A former BNSF manager judges the track is in need of updates, but wholly amenable to refurbishing by an industry darling known as a P811. The machine tidies up the bed, installs new concrete ties and lays down lengths of welded rail at the optimistic rate of a mile a day. A smooth ride, but, alas, no more clicketyclack.
Even the rail cars touted by the Discovery Institute's think tank are a marvel of, well, intelligent design. Rather than locomotive-hauled coaches, they are self-contained, self-propelled diesel units: single-level or double-decker, typically only one or two cars per train.
Existing technology rediscovered and rejuvenated by manufacturers in Colorado and Switzerland will equip Portland's metropolitan transportation agency, Tri-Met, and Capital MetroRail of Austin, Texas, respectively.

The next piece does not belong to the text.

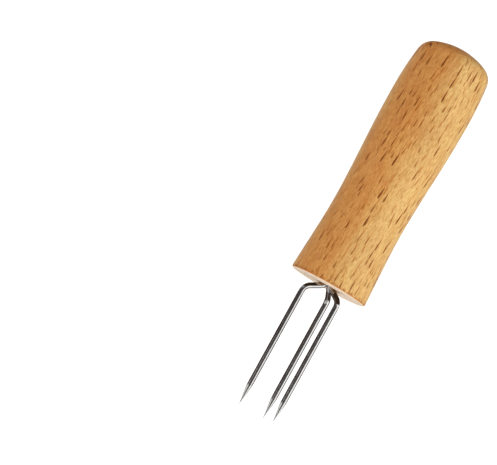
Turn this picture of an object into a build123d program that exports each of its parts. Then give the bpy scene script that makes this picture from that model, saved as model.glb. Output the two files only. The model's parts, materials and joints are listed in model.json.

Both plan to launch new commuter lines this fall.
Tri-Met's commuter trains will tie a half-dozen suburban communities and dozens of bus lines into MAX, the region's light-rail system. Portland & Western Railroad will operate the commuter trains, and continue to use the freight line for commercial hauling.
Austin will link its new commuter rail with a new 6.5-mile circulator system — think South Lake Union streetcar — that connects to the University of Texas.
Puget Sound can rest assured it is in no danger of breaking new ground on virtually anything to do with transit and commuter options.
Do not forget the trail in Eastside rail and trail. The Cascade Bicycle Club is confident its needs — approximately 23 feet for a paved path, two shoulders, a buffer and vertical barrier — can happily coexist with a commuter line in the broad right of way. The club has specific legal concerns about language and process in federal statutes to protect the public's access to the corridor. Embrace the cyclists as vigilant allies.
Sort out the rail details and pin down the costs. Credible answers deserve consideration. And start the bike path fast. No waiting for the train.